Maureen Black deposed that Ms Curtain “was particularly fond” of her daughter, Barbara, as she was the only daughter still living in the family home when the will was made and was usually there when Ms Curtain came to visit. Ms Black stated that Ms Curtain and Barbara “were able to converse with one another in French and they had a close rapport” and that Ms Curtain had told her “on a number of occasions that she intended to leave her apartment to Barbara”.
Exhibited to Maureen Black’s affidavit were two letters from Jennifer Black and Nicola Black confirming their agreement with the assertion that the reference made to Rosemary in Ms Curtain’s will should in fact refer to Barbara.
Victor Black gave evidence stating that in a telephone conversation with Ms Curtain, she had indicated that Barbara’s sisters “were married and in her view they were ‘well looked after’ whereas Barbara was still single and living at home and that was the reason she wanted to leave the apartment to her.”
Mr Whitaker, the solicitor who executed the will, gave supporting evidence, stating that Ms Curtain told him “she had decided to give her apartment to a daughter of one of her nieces, Maureen Black as she had visited the deceased regularly.”
The Court considered Bennett v Bennett & Ors, ; Rowe v Law IR 55; and In Re Collins; O’Connell v Governor and Company of Bank of Ireland 2 IR 596, in which it was stated that extrinsic evidence was admissible as to the intention of the testator… in every case where it assisted in the construction of, or resolved contradictions, in the will”.
A residuary clause in the will bequeathed “all the rest residue and remainder” of Ms Curtain’s estate in equal parts unto the Anne Sullivan Centre, Our Lady’s Hospice, and Family Solidarity.
Family Solidarity submitted that there was no evidence offered explaining why Barbara Black would be referred to as Rosemary Black and that the facts were distinguishable Bennett; that the extrinsic evidence offered by Maureen Black did not meet the two-part test set out by the Supreme Court in Rowe v Law; and that as per Thornton v Timlin IEHC 239, the opinions and views of relatives was not evidence demonstrating a testator’s intention to benefit such persons.
Justice White held that it was obvious that Ms Curtain intended to leave her apartment by a specific devise and did not intend it to be part of the residual estate.
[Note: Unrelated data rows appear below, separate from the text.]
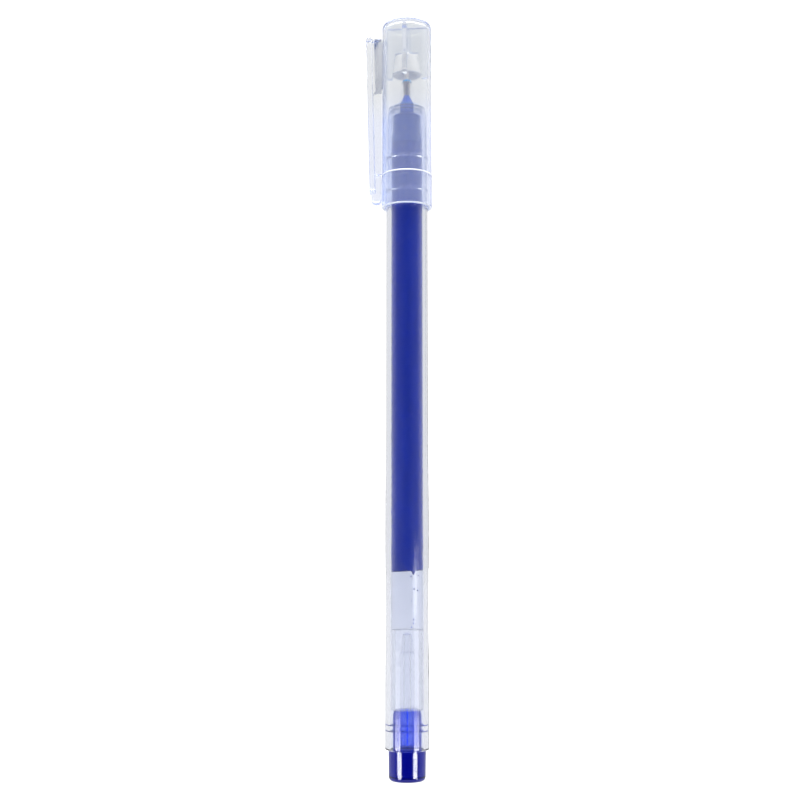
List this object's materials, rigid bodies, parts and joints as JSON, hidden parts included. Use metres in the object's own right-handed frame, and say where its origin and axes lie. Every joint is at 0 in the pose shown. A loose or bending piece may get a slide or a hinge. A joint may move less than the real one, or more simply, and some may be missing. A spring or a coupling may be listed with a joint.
{
  "type": "gel pen",
  "caption": "Capped gel pen with a needle point, clear barrel and ink tube, frosted cap with a pocket clip and a blue tail plug.",
  "frame": {"origin": "centre of the tail plug's flat end face, on the pen's axis", "axes": "+Z runs along the pen from the tail to the top of the cap; the pocket clip is on the -X side"},
  "size_m": [0.0131, 0.01, 0.1479],
  "materials": {
    "cap_frosted": "satin",
    "barrel_clear": "gloss",
    "clear_plastic": "gloss",
    "plug_blue": "gloss",
    "gel_ink": "gloss",
    "grease_clear": "gloss",
    "seal_white": "satin",
    "needle_steel": "satin",
    "ball_carbide": "polished"
  },
  "bodies": {
    "pen": {"barrel": "barrel_clear", "ink_tube": "clear_plastic", "ink_column": "gel_ink", "tip_holder": "clear_plastic", "tip_ink": "gel_ink", "needle_tube": "needle_steel", "rear_stem": "clear_plastic", "tail_plug": "plug_blue"},
    "cap": {"cap_shell": "cap_frosted", "tip_seal": "seal_white", "clip_root": "cap_frosted"},
    "clip": {"pocket_clip": "cap_frosted"},
    "follower": {"grease_follower": "grease_clear"},
    "ball": {"writing_ball": "ball_carbide"}
  },
  "joints": [
    {"name": "cap_pull", "type": "slide", "parent": "pen", "child": "cap", "axis": [0, 0, 1], "range_m": [0, 0.045]},
    {"name": "clip_flex", "type": "hinge", "parent": "cap", "child": "clip", "pos_m": [-0.0079, 0, 0.1339], "axis": [0, 1, 0], "range_deg": [0, 8], "stiffness_Nm_per_rad": 0.78},
    {"name": "ink_use", "type": "slide", "parent": "pen", "child": "follower", "axis": [0, 0, 1], "range_m": [0, 0.08], "deforming": ["ink_column"]},
    {"name": "ball_roll", "type": "hinge", "parent": "pen", "child": "ball", "pos_m": [0, 0, 0.13835], "axis": [1, 0, 0], "continuous": true}
  ]
}
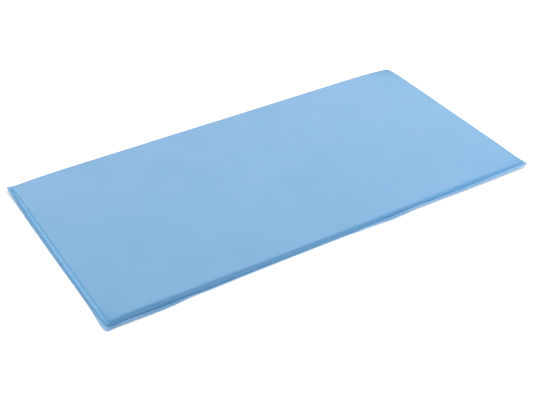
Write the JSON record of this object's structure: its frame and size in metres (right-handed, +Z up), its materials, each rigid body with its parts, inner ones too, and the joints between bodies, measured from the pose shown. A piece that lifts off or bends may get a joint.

While accepting that the extrinsic evidence was primarily from the family members of the intended beneficiary, Justice White was satisfied that the combined evidence helped to explain the contradiction of the will and the identity of the daughter whom the testator wished to benefit.
Accordingly, the extrinsic evidence was admissible in accordance with section 90 of the Succession Act 1965, to show the intention of the testator, to assist in the construction of her will, and to explain the contradiction. In accordance with section 99, if the bequest admits of more than one interpretation the court should prefer the interpretation that facilitates the operation of the bequest. Further, the extrinsic evidence met the two-part test in Rowe v. Law and approved in In Re Collins O’Connell v. Governor and Company of the Bank of Ireland.
As such, the court emphasised that it was giving effect to the intention of the will when it was clear that there was an error in that the testator’s niece, Maureen Black, never had a daughter called Rosemary.
In those circumstances, the Court made an order directing that, in accordance with sections 90 and 99 of the Succession Act 1965, the last will and testament of Eileen Curtin had the effect of devising and bequeathing the apartment to Barbara Black.